Job: Copy, without any alteration, the lines from the one that includes "Reconstruct the object in this render as a CAD" up to and including the one that includes "# X runs along".

········

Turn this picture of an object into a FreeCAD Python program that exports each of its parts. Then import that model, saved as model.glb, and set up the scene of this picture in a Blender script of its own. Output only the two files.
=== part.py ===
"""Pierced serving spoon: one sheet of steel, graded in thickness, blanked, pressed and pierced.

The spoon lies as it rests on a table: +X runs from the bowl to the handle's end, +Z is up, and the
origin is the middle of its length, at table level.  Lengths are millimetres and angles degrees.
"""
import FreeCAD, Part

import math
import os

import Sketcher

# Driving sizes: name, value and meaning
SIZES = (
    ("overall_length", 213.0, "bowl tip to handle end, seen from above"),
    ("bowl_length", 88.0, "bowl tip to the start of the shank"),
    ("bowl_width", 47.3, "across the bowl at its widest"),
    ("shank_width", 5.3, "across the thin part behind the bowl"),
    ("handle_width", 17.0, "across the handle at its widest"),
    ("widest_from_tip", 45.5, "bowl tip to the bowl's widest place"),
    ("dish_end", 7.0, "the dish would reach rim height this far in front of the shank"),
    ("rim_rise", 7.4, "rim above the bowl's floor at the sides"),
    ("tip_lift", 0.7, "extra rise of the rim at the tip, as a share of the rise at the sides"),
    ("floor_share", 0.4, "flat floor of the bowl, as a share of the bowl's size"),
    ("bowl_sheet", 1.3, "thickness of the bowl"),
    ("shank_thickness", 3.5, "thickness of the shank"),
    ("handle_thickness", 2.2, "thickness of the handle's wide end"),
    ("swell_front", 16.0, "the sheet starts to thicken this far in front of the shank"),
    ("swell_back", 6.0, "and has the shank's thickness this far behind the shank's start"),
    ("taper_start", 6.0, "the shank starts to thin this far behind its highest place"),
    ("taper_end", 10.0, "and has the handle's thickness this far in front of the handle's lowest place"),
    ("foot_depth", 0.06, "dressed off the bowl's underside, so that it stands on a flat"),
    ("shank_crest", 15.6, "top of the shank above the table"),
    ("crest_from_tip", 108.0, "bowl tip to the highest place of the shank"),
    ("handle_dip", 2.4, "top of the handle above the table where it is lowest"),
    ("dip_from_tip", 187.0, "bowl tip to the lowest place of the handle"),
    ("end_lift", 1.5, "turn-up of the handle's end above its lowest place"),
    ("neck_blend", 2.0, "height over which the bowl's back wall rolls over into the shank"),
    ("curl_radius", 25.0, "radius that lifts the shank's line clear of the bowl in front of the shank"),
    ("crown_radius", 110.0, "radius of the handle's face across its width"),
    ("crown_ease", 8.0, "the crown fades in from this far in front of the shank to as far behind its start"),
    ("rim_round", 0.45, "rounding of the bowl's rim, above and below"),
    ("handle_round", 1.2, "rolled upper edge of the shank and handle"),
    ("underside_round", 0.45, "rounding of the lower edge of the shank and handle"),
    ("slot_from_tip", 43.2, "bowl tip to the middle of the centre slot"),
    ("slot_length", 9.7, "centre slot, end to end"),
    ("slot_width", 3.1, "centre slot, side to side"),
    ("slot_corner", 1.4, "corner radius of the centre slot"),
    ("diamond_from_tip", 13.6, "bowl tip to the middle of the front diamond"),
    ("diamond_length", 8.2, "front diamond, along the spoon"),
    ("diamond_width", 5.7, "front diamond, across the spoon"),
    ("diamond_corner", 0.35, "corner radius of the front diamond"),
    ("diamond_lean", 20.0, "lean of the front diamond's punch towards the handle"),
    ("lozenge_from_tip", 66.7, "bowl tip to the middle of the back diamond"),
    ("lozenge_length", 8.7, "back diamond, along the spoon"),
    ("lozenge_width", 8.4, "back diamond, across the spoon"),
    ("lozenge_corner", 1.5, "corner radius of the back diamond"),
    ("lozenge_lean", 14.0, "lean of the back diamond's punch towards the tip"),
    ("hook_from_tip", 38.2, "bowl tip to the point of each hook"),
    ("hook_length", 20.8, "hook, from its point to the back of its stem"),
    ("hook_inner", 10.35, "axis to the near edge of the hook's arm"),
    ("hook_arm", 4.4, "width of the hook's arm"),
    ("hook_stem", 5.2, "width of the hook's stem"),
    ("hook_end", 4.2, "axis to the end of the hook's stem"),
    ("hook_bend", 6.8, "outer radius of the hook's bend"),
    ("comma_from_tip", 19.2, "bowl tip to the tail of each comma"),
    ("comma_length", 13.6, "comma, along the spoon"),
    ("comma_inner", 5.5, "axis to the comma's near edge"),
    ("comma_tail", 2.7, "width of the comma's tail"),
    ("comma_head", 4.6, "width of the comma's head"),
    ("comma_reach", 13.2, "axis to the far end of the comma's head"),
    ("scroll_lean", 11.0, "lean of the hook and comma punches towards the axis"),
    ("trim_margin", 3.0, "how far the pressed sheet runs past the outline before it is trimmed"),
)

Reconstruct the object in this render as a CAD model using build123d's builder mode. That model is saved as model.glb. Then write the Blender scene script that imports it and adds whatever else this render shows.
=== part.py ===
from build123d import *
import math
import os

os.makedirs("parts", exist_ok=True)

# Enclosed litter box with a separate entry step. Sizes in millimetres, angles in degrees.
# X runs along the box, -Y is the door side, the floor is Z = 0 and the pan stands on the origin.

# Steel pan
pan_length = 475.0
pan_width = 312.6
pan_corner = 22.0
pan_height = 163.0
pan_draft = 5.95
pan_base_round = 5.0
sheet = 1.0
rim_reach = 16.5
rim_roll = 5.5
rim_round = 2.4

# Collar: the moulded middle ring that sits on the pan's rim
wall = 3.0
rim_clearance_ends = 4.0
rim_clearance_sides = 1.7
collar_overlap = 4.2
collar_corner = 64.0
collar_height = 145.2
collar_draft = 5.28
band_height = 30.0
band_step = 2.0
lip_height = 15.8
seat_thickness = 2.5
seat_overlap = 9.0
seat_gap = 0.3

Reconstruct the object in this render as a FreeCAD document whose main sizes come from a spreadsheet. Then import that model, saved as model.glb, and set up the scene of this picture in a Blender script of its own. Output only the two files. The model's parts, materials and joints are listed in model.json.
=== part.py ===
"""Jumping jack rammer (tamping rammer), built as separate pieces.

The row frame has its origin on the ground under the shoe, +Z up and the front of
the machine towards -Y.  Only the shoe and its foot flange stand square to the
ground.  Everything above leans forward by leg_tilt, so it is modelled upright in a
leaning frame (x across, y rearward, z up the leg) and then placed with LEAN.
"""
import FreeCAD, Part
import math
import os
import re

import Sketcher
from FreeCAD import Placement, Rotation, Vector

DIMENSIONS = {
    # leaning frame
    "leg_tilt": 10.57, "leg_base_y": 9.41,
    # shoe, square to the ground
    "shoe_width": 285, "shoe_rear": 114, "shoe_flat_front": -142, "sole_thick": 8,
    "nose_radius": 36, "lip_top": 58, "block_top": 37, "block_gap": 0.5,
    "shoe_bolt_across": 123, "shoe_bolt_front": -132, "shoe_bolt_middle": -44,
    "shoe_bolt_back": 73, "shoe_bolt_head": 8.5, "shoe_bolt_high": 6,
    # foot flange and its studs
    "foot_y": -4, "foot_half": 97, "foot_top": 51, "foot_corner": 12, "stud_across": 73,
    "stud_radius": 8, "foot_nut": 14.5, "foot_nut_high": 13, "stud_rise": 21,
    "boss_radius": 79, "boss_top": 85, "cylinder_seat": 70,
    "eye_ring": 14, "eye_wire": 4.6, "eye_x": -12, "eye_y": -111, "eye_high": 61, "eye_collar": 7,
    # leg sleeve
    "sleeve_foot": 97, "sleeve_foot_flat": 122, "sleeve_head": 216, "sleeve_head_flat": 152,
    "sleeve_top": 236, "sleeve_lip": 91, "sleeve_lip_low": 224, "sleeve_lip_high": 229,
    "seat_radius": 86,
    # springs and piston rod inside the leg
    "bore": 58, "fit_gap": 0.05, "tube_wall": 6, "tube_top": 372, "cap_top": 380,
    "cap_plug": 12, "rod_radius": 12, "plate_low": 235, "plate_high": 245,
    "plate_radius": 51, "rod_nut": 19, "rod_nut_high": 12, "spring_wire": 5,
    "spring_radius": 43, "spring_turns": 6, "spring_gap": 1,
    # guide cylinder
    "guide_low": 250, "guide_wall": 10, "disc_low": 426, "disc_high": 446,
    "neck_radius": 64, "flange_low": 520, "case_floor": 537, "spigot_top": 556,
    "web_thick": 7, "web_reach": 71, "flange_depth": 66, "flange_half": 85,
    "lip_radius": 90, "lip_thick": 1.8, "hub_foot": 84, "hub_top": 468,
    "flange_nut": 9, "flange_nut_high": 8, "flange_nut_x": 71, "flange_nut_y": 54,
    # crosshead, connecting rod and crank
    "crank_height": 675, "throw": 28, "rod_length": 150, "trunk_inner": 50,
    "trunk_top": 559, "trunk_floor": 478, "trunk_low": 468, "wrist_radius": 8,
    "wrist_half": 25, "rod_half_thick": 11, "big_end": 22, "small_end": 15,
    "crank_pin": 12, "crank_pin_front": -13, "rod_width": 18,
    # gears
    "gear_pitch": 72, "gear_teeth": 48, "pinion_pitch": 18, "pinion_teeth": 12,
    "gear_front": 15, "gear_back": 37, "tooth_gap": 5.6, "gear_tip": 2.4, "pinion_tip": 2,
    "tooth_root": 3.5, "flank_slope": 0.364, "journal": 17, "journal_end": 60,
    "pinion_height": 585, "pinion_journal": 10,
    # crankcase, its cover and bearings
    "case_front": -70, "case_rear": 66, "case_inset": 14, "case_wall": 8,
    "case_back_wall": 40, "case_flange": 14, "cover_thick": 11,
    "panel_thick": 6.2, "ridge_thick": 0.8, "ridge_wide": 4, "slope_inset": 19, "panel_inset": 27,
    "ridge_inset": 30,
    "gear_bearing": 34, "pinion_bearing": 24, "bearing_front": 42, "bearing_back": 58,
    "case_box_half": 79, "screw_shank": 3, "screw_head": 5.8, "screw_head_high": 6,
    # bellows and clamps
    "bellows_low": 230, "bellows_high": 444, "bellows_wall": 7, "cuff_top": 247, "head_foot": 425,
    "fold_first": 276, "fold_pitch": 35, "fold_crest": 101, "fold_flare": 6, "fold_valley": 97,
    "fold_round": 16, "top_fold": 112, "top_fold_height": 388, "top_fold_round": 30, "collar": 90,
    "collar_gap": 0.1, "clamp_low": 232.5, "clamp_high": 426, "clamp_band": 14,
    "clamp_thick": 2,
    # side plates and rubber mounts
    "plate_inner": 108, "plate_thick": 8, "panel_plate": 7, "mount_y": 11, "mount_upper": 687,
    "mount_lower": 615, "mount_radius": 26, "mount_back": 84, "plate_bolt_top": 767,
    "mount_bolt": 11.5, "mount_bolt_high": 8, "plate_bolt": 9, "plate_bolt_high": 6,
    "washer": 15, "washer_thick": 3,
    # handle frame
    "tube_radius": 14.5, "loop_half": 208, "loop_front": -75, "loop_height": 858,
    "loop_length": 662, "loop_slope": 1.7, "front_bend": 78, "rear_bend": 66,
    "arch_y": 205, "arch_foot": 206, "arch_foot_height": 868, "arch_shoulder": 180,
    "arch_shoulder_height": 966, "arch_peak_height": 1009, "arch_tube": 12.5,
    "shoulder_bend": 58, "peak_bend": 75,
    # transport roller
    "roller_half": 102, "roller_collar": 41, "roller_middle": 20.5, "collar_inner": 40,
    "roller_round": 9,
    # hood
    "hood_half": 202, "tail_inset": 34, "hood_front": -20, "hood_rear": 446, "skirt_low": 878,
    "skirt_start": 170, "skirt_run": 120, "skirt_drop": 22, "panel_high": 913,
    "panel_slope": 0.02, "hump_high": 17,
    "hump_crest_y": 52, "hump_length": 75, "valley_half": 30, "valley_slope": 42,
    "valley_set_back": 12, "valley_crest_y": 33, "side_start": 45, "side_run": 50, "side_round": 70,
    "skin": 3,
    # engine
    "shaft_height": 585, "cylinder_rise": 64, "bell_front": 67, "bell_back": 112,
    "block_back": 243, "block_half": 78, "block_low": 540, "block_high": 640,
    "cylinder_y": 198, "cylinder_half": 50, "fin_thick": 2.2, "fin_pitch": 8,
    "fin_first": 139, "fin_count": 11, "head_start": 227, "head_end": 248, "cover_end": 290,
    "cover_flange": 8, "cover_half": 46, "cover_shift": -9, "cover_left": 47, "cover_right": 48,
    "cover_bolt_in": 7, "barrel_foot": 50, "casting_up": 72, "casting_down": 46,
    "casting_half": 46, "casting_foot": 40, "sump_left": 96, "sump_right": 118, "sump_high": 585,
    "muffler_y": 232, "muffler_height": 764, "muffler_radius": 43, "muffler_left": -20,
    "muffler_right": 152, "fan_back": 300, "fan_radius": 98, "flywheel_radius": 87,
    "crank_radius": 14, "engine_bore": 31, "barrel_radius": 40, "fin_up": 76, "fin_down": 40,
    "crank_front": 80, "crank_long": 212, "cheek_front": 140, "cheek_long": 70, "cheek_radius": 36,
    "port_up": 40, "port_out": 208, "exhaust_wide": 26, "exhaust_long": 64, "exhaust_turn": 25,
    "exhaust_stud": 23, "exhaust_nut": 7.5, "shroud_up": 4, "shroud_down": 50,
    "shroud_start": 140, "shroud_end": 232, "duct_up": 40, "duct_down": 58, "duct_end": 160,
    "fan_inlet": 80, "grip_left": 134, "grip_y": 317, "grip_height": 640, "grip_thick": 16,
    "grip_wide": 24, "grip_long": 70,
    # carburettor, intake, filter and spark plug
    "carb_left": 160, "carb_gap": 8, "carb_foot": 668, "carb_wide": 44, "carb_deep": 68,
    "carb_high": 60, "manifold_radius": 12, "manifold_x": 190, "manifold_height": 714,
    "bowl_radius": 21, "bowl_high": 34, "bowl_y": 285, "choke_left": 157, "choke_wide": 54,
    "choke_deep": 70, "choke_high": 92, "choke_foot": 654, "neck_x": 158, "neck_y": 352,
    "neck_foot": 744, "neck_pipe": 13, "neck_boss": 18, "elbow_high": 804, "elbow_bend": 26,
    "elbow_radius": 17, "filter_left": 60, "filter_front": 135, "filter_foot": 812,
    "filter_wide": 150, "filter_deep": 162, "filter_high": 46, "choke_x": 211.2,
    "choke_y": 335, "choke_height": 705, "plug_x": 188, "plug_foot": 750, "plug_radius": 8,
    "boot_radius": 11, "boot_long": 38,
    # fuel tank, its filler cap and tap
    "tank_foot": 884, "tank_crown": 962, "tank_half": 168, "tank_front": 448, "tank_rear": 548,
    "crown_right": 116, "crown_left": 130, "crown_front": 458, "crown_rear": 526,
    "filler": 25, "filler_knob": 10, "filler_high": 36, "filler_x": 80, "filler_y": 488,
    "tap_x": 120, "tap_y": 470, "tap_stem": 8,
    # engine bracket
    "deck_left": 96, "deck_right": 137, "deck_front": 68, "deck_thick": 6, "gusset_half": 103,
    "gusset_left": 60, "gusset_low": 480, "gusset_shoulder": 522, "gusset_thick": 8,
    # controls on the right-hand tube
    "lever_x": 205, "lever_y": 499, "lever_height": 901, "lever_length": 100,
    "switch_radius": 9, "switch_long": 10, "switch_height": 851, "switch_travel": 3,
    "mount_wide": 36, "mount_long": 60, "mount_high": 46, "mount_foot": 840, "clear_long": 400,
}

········

Solution to this exercise:
Reconstruct the object in this render as a CAD model using build123d's builder mode. That model is saved as model.glb. Then write the Blender scene script that imports it and adds whatever else this render shows.
=== part.py ===
from build123d import *
import math
import os

os.makedirs("parts", exist_ok=True)

# Enclosed litter box with a separate entry step. Sizes in millimetres, angles in degrees.
# X runs along the box, -Y is the door side, the floor is Z = 0 and the pan stands on the origin.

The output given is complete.